One person's, or in this case one country's, loss is often another's gain. This describes Ecuador's relationship with the First World with chilling precision. Industrialized countries and the international institutions they have created condone the illicit union between mining companies and desperate Third World governments. With their own resources depleted and unable to stomach the destruction and risks inextricably linked to mining in their own backyards, the United States, Japan, and the other First World states have turned to the Developing World to feed their insatiable hunger for raw materials.
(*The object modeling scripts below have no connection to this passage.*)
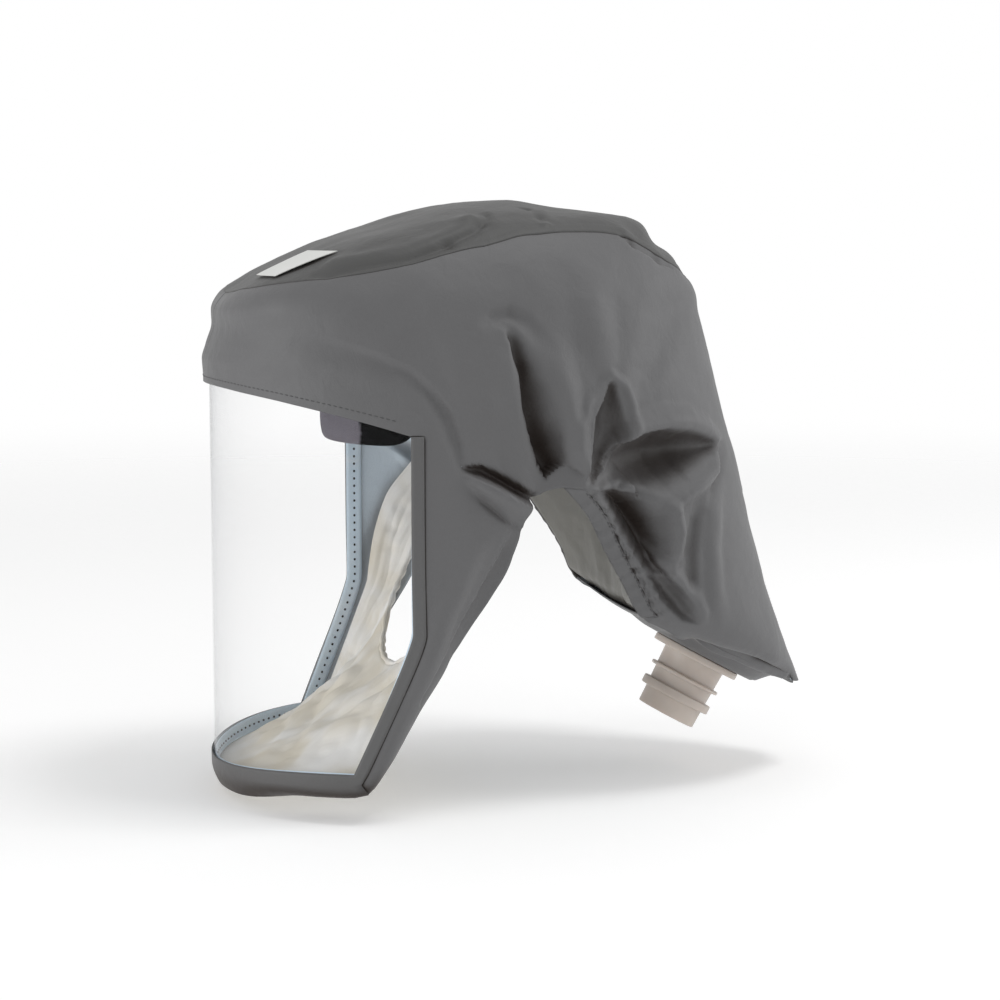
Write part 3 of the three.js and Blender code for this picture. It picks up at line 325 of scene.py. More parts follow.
def window_edge(share):
    """Window's edge from 0 at the chin by the foot corner to 1 at the top corner: angle and drop."""
    low = FOOT_ANGLE * share / FOOT_SHARE
    drop = lerp(WINDOW_FOOT, WINDOW_CORNER, (share - FOOT_SHARE) / (1 - FOOT_SHARE))
    lean = np.clip((drop - WINDOW_KNEE) / (WINDOW_FOOT - WINDOW_KNEE), 0, 1)
    high = lerp(SIDE_ANGLE, FOOT_ANGLE, lean**1.15)
    under = share <= FOOT_SHARE
    return np.where(under, low, high), np.where(under, window_chin(low), drop)


def frame_point(share, away, inset):
    """Point on the face, moved away from the window's edge."""
    share = np.asarray(share, float)
    angle, drop = window_edge(share)
    angle0, drop0 = window_edge(share - 0.02)
    angle1, drop1 = window_edge(np.minimum(1, share + 0.02))
    across, rise = (angle1 - angle0) * HALF_WIDTH, drop0 - drop1
    length = np.hypot(across, rise)
    return face_point(angle + away * rise / length / HALF_WIDTH, drop + away * across / length, inset)


def frame_end(share):
    """Free edge below the cheek, and turned in under the chin."""
    share = np.asarray(share, float)
    ahead, fall, half = np.moveaxis(hem_at(np.clip((share - FOOT_SHARE) / (1 - FOOT_SHARE), 0, 1)), -1, 0)
    cheek = stack(half * HALF_WIDTH, -ahead * FRONT_REACH, -fall * WINDOW_FOOT)
    angle, drop = window_edge(share)
    side = ease(0.3, 1, share / FOOT_SHARE)
    chin = face_point(angle, drop + lerp(CHIN_FRONT, CHIN_SIDE, side), lerp(CHIN_TUCK, CHIN_TURN, side))
    return np.where((share > FOOT_SHARE)[..., None], cheek, chin)


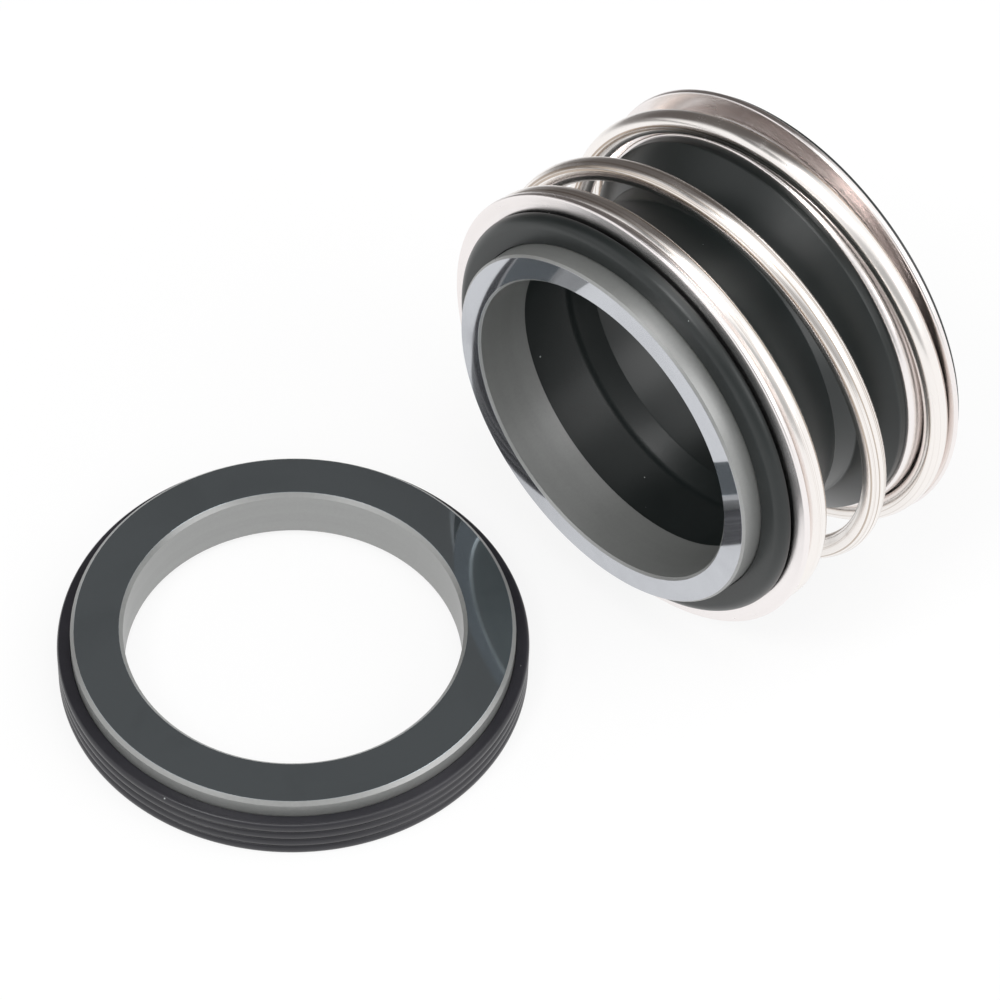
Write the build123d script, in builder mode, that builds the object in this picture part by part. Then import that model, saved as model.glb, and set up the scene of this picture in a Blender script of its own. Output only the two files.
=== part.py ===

Exploiting the Third World's economic troubles is not a noble pursuit but the blame does not rest wholly with First World governments, international institutions, and mining companies. Though governments and mining companies should support developing nations and encourage clean technology, they are not the cause of the mining problem but are merely its face. The responsibility for mining, and all that it entails, lies with every consumer who cherishes computers, cell phones, and the myriad 'indispensable' gadgets he cannot live without.
Happily pounding away on a new computer, I am as much at fault for Ecuador's mining dilemma as the mining companies. Telephones, televisions, computers and the thousands of other products ubiquitous in the First World all start as minerals. Telephones are made from as many as 42 different minerals, televisions consist of 35, and more than 30 minerals were used to make my computer. Que relajo! Ecuador's mess is of our making.